Count every line that includes the string "picture" in the entries that follow. Nothing besides the number is needed.

* _EXTRACTED ENTRIES_:
(begin)

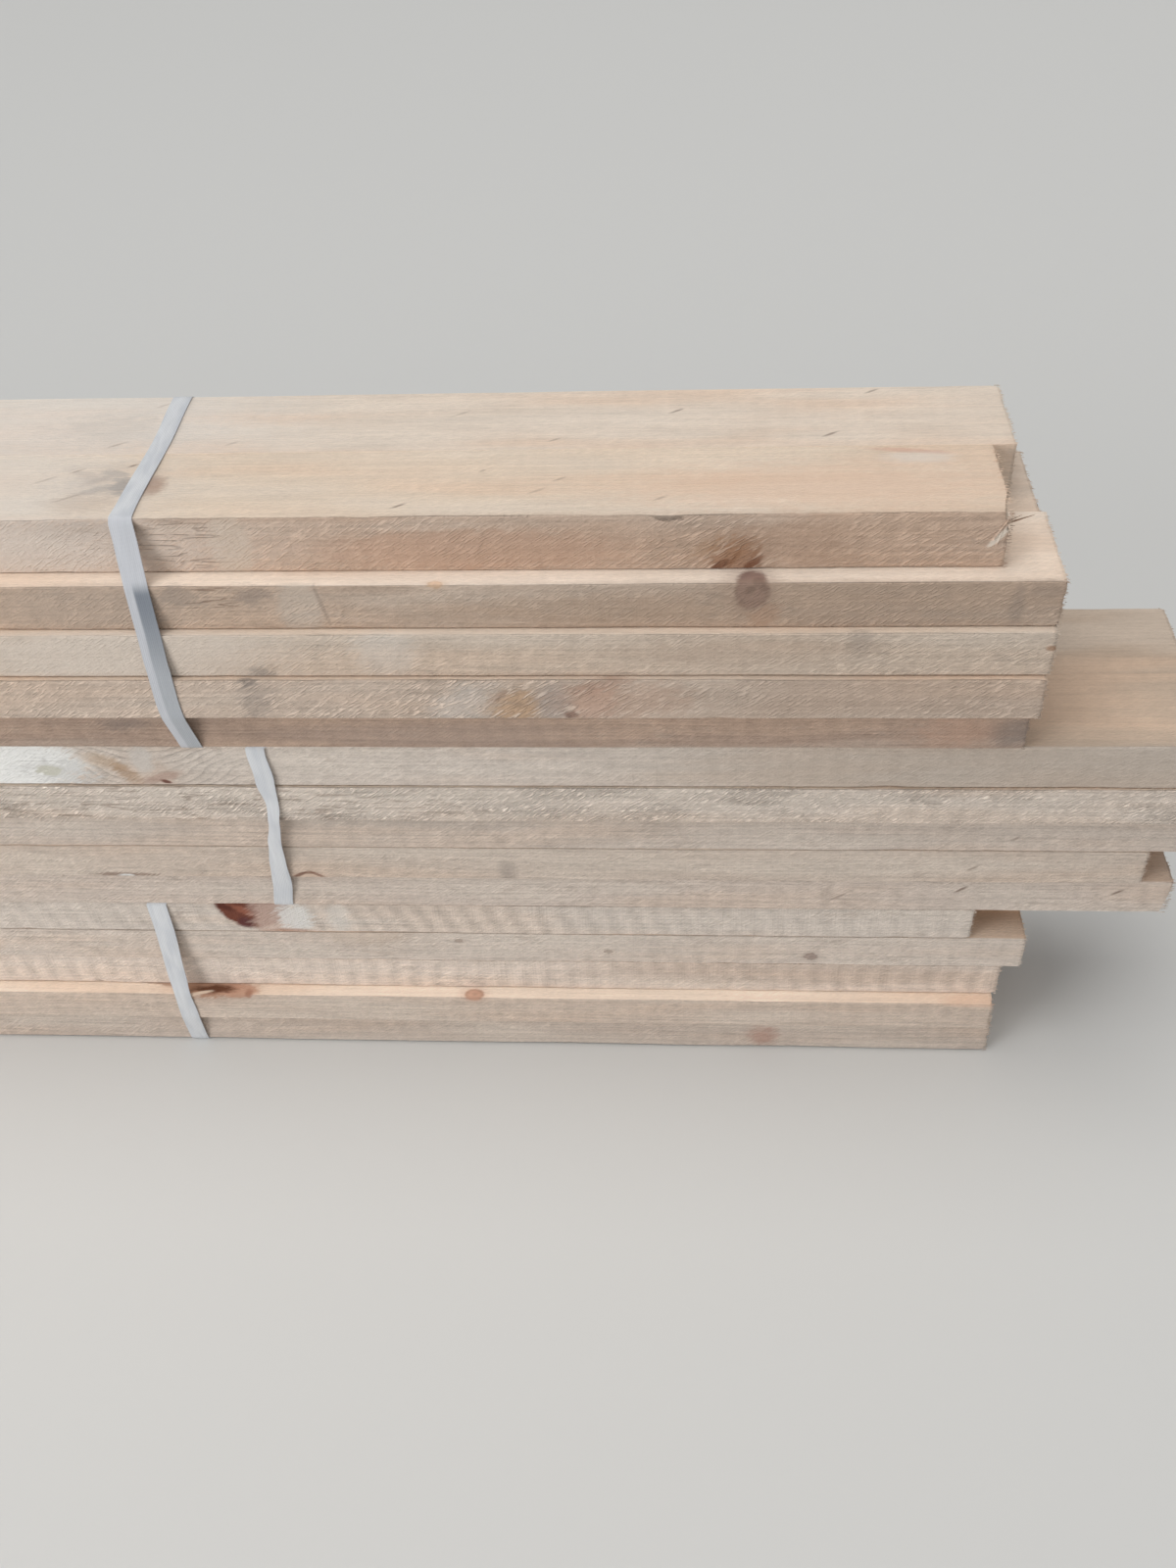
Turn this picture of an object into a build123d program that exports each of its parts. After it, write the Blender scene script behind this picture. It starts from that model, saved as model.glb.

(end)
(begin)

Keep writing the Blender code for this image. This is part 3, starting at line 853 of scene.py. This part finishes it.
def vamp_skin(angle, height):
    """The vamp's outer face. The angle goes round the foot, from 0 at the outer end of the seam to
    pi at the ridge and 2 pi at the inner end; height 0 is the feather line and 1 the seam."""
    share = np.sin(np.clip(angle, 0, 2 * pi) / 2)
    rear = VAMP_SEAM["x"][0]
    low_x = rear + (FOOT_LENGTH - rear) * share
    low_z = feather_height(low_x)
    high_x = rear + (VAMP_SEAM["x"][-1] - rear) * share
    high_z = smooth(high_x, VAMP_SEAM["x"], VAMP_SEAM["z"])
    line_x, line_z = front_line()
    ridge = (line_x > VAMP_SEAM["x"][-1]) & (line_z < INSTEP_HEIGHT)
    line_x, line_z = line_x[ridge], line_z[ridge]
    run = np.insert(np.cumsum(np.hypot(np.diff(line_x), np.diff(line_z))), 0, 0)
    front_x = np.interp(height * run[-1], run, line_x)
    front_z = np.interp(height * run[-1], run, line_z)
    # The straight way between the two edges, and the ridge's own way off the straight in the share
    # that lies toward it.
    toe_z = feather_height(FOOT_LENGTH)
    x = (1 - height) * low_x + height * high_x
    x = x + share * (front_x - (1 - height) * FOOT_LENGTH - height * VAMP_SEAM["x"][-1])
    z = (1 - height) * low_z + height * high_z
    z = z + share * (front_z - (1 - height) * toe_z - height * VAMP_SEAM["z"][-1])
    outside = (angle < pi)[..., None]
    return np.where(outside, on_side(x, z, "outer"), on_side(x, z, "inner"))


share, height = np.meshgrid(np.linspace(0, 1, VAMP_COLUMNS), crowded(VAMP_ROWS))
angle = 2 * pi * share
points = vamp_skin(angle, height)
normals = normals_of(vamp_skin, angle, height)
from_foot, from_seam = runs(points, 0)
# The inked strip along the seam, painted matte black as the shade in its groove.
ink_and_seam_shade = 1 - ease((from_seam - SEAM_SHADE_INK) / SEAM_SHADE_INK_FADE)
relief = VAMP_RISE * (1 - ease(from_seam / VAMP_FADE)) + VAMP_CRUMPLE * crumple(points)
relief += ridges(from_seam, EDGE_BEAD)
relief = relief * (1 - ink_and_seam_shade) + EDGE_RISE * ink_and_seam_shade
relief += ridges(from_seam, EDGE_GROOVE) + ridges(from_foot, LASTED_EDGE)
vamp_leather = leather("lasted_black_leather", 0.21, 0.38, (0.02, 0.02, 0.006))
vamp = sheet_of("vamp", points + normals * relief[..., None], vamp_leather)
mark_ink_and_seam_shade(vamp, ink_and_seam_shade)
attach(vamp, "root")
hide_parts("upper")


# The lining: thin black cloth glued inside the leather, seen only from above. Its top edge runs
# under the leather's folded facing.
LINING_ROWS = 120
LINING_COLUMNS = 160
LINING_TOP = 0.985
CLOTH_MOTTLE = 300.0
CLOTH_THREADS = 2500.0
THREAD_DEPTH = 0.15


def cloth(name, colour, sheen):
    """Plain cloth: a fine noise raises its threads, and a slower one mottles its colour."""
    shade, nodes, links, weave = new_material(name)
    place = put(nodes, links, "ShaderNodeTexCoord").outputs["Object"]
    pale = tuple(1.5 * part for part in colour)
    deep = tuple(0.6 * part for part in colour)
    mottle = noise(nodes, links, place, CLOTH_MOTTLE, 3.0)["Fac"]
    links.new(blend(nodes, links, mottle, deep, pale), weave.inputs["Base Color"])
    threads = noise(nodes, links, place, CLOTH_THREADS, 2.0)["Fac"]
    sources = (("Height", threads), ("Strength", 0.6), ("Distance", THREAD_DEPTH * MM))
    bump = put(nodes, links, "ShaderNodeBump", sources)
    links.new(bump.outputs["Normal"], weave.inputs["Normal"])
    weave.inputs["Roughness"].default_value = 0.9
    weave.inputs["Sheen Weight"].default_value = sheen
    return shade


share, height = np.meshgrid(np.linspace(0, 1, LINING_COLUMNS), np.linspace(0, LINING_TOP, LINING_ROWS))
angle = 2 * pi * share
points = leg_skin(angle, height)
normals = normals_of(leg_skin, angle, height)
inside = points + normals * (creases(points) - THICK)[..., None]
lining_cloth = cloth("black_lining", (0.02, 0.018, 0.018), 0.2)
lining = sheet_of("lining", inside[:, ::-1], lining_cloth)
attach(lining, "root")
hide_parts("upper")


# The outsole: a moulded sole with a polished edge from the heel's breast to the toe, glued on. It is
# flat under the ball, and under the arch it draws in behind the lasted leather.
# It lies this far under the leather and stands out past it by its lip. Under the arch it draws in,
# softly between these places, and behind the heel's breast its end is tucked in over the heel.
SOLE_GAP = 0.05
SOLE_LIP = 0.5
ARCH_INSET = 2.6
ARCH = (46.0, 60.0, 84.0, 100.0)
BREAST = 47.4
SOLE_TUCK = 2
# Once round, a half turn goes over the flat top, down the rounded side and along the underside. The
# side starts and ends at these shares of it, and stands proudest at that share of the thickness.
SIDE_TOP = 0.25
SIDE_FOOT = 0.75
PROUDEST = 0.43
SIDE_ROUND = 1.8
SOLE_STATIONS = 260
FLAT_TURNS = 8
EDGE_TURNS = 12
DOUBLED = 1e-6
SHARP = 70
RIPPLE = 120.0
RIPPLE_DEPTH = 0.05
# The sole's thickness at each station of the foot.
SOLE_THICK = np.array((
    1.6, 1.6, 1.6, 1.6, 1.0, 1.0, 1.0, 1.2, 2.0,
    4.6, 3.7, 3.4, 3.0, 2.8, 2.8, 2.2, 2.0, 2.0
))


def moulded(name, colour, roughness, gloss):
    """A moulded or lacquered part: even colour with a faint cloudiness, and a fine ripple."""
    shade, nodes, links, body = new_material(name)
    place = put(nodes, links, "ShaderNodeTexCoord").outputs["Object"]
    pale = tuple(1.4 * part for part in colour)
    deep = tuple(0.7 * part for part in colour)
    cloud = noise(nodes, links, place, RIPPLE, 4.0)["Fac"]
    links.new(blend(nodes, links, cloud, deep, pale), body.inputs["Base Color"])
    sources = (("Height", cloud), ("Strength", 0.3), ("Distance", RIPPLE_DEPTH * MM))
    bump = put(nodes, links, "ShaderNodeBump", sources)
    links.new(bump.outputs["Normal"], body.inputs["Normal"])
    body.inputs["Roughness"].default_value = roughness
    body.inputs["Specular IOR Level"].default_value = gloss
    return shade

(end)
(begin)

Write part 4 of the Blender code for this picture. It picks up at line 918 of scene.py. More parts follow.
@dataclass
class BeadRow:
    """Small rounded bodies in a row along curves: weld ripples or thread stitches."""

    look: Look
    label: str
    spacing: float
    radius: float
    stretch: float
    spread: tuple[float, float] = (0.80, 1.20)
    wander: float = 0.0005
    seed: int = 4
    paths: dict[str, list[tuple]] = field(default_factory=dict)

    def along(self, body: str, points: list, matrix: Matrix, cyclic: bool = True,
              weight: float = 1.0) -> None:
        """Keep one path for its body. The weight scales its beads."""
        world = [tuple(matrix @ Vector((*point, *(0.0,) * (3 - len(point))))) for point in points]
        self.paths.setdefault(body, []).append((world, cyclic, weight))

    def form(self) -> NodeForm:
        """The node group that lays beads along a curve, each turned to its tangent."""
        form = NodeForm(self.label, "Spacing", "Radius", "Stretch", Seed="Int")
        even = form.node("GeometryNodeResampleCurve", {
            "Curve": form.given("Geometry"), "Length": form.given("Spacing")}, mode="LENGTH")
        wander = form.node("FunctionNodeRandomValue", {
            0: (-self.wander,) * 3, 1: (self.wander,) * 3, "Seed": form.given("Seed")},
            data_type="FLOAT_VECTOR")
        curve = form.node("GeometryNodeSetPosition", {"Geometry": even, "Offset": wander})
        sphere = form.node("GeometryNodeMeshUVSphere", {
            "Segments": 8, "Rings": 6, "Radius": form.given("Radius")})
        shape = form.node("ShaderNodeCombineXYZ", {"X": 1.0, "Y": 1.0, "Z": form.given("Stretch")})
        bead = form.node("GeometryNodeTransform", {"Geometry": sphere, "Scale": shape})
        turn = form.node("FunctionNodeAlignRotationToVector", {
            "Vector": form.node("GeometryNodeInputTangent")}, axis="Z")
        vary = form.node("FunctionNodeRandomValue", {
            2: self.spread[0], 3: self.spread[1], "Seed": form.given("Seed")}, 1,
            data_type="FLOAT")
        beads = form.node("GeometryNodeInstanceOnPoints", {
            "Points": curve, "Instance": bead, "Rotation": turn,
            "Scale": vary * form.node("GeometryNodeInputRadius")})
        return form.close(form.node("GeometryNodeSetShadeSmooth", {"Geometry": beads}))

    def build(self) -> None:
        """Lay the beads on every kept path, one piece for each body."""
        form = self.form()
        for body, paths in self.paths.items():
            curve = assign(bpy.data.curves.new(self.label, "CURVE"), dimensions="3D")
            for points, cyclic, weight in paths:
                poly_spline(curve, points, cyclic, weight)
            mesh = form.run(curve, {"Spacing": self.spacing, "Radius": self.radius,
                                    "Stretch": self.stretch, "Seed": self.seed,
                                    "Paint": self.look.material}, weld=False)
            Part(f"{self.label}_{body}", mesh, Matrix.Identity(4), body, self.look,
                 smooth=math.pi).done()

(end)

* _EXERCISE RESPONSE_: 2